Subject: Re: crash dump failing on machine with 4GB
To: Chris Ross <cross+netbsd@distal.com>
From: Manuel Bouyer <bouyer@antioche.eu.org>
List: port-sparc64
Date: 09/30/2007 11:39:22
On Sat, Sep 29, 2007 at 11:17:34PM -0400, Chris Ross wrote:
>
> On Sep 29, 2007, at 22:04, Greg Oster wrote:
> >>On Sep 29, 2007, at 15:19, Martin Husemann wrote:
> >>>On Sat, Sep 29, 2007 at 02:53:23PM -0400, Chris Ross wrote:
> >>>> Any idea where the scsipi_xfer gets allocated or "hand-
> >>>>crafted" in
> >>>>the cmd_c before esiop_cmd_end() is called?
> >>>
> >>>sys/dev/scsipi/sd.c:1560
> >>>
> >>>It has XS_CTL_NOSLEEP|XS_CTL_POLL set in xs_control and I think in
> >>>this case the callout should not be touched.
> >>
> >> Okay. Cool. So, in the case that XS_CTL_POLL is set, it would
> >>make sense
> >>that there isn't (or "shouldn't be" ?) a callout, right? I'll whack
> >>that into my
> >>kernel, which will be the "more correct" way to stop that problem,
> >>and let
> >>me get back to the original problem of figuring out why the crash-
> >>dump
> >>doesn't work. :-)
> >
> >Try adding the line:
> >
> > callout_init(&xs->xs_callout, 0);
> >
> >after the line:
> >
> > xs->datalen = nwrt * sectorsize;
> >
> >in sd.c:sddump().
> >
> >That got rid of the panic for me...
>
> So, I guess the question here is, since you're seeing this on an ahc,
> on an i386, is this a [eo]siop bug, or a scsipi bug?
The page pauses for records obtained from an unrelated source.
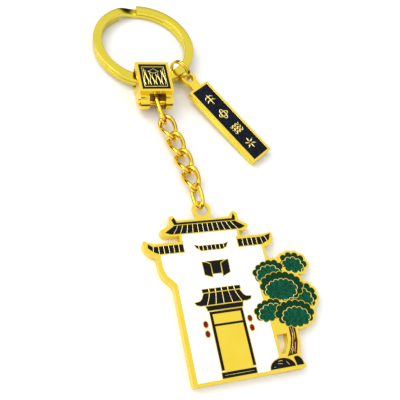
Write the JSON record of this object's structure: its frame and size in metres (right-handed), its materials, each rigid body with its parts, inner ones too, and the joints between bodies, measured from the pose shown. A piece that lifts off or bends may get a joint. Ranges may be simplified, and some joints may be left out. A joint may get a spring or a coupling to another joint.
{
  "type": "keychain",
  "caption": "Keychain: double-coil split ring, square enamelled connector, twisted curb chain, flat enamelled gate-house pendant and a bar tag on its own small ring.",
  "frame": {"origin": "middle of the base of the whole object's box, on the surface that it lies on", "axes": "+Y from the pendant to the split ring, +X to the right with the pendant's face in view, +Z out of its face"},
  "size_m": [0.0508, 0.1218, 0.008],
  "materials": {
    "gold_plated_wire": "bright gold plating over steel wire and coiled steel band",
    "gold_plated_casting": "bright gold plating over a polished casting",
    "black_enamel": "glossy black enamel, level with the gold lines round it",
    "navy_enamel": "glossy blue-black enamel with fine glitter",
    "white_enamel": "glossy white enamel",
    "green_enamel": "glossy green enamel with fine glitter",
    "red_enamel": "glossy red enamel",
    "brown_enamel": "glossy brown enamel"
  },
  "bodies": {
    "split_ring": {"split_ring": "gold_plated_wire"},
    "connector": {"seal_block": "gold_plated_casting", "seal_enamel": "black_enamel", "clevis_pin": "gold_plated_wire"},
    "chain_link_top": {"chain_link_top": "gold_plated_wire"},
    "curb_link_1": {"curb_link_1": "gold_plated_wire"},
    "curb_link_2": {"curb_link_2": "gold_plated_wire"},
    "curb_link_3": {"curb_link_3": "gold_plated_wire"},
    "curb_link_4": {"curb_link_4": "gold_plated_wire"},
    "chain_link_bottom": {"chain_link_bottom": "gold_plated_wire"},
    "pendant": {"pendant_plate": "gold_plated_casting", "enamel_wall": "white_enamel", "enamel_roof_ridge": "black_enamel", "enamel_top_roof": "black_enamel", "enamel_left_eave": "black_enamel", "enamel_right_eave": "black_enamel", "enamel_middle_eave": "black_enamel", "enamel_left_shutter": "black_enamel", "enamel_right_shutter": "black_enamel", "enamel_window_pane": "black_enamel", "enamel_gate_roof_cap": "black_enamel", "enamel_gate_roof": "black_enamel", "enamel_gate_lintel": "black_enamel", "enamel_door_frame": "black_enamel", "enamel_door_sill": "black_enamel", "enamel_large_rock": "black_enamel", "enamel_small_rock": "black_enamel", "enamel_lantern_left_lower": "red_enamel", "enamel_lantern_left_upper": "red_enamel", "enamel_lantern_right_lower": "red_enamel", "enamel_lantern_right_upper": "red_enamel", "enamel_tree_trunk": "brown_enamel", "enamel_foliage_lower_right": "green_enamel", "enamel_foliage_lower_left": "green_enamel", "enamel_foliage_middle": "green_enamel", "enamel_foliage_right": "green_enamel", "enamel_foliage_upper_left": "green_enamel", "enamel_foliage_top": "green_enamel"},
    "tag_ring": {"tag_ring": "gold_plated_wire"},
    "tag": {"tag_plate": "gold_plated_casting", "tag_enamel": "navy_enamel"}
  },
  "joints": [
    {"name": "connector_round_ring", "type": "hinge", "parent": "split_ring", "child": "connector", "pos_m": [-0.00938, 0.04483, 0.0023], "axis": [0, 0.0468, 0.9989], "range_deg": [-170, 6]},
    {"name": "top_link_on_pin", "type": "hinge", "parent": "connector", "child": "chain_link_top", "pos_m": [-0.00993, 0.02184, 0.0038], "axis": [1, 0, 0], "range_deg": [-40, 40]},
    {"name": "curb_1_on_top_link", "type": "hinge", "parent": "chain_link_top", "child": "curb_link_1", "pos_m": [-0.00803, 0.01499, 0.00308], "axis": [-0.6423, -0.275, 0.7154], "range_deg": [-25, 25]},
    {"name": "curb_2_on_curb_1", "type": "hinge", "parent": "curb_link_1", "child": "curb_link_2", "pos_m": [-0.00661, 0.01119, 0.00266], "axis": [0.6863, 0.1312, 0.7154], "range_deg": [-25, 25]},
    {"name": "curb_3_on_curb_2", "type": "hinge", "parent": "curb_link_2", "child": "curb_link_3", "pos_m": [-0.00477, 0.00378, 0.00226], "axis": [-0.6819, -0.1325, 0.7193], "range_deg": [-25, 25]},
    {"name": "curb_4_on_curb_3", "type": "hinge", "parent": "curb_link_3", "child": "curb_link_4", "pos_m": [-0.00409, -0.00022, 0.00235], "axis": [0.6819, 0.1325, 0.7193], "range_deg": [-25, 25]},
    {"name": "bottom_link_on_curb_4", "type": "hinge", "parent": "curb_link_4", "child": "chain_link_bottom", "pos_m": [-0.00289, -0.00778, 0.00235], "axis": [-0.9509, -0.0224, 0.3088], "range_deg": [-25, 25]},
    {"name": "pendant_on_bottom_link", "type": "hinge", "parent": "chain_link_bottom", "child": "pendant", "pos_m": [-0.00278, -0.01156, 0.00213], "axis": [1, 0, 0], "range_deg": [-60, 60]},
    {"name": "tag_ring_round_ring", "type": "hinge", "parent": "split_ring", "child": "tag_ring", "pos_m": [-0.00938, 0.04483, 0.0023], "axis": [0, 0.0468, 0.9989], "range_deg": [-4, 120]},
    {"name": "tag_on_tag_ring", "type": "hinge", "parent": "tag_ring", "child": "tag", "pos_m": [0.00239, 0.03072, 0.00385], "axis": [0, 0, 1], "range_deg": [-20, 20]}
  ]
}
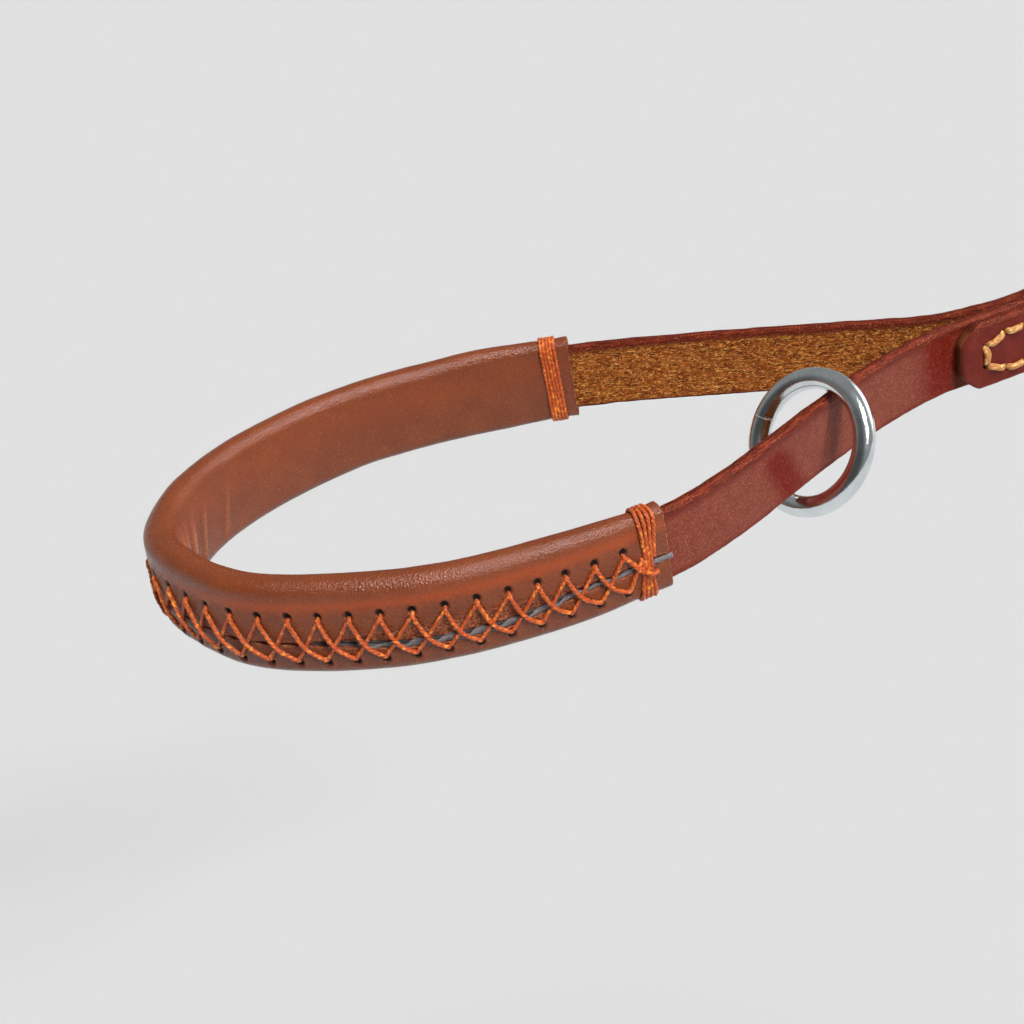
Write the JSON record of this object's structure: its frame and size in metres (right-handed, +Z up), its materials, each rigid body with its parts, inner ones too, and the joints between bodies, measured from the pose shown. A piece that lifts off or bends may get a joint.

Your solution
> assumes
sddump() uses a static scsipi xfer; it's true that the callout isn't
initialized here. But see below
> it's a bug that affects all (or at least most) things. It makes
> sense to me
> to fix it the way Martin and Manuel suggested, where you presume based
> on control bits whether the callout is "valid" or likely to be in-
> use. However,
> if that means changing all of the device drivers for most or all
> controllers,
> maybe what you suggest here might be better. I'll leave that
> decision to
> people who know the scsi subsystem better than I. But, something I
> wanted
> to mention.
I don't think it's a good thing for the HBA drivers to use the callout when
using polled mode. Interrupts are blocked at this point, and they should deal
with the timeout in the poll loop. Otherwise, if the device is not responsive,
the driver will hang on the command forever.
--
Manuel Bouyer <bouyer@antioche.eu.org>
NetBSD: 26 ans d'experience feront toujours la difference
--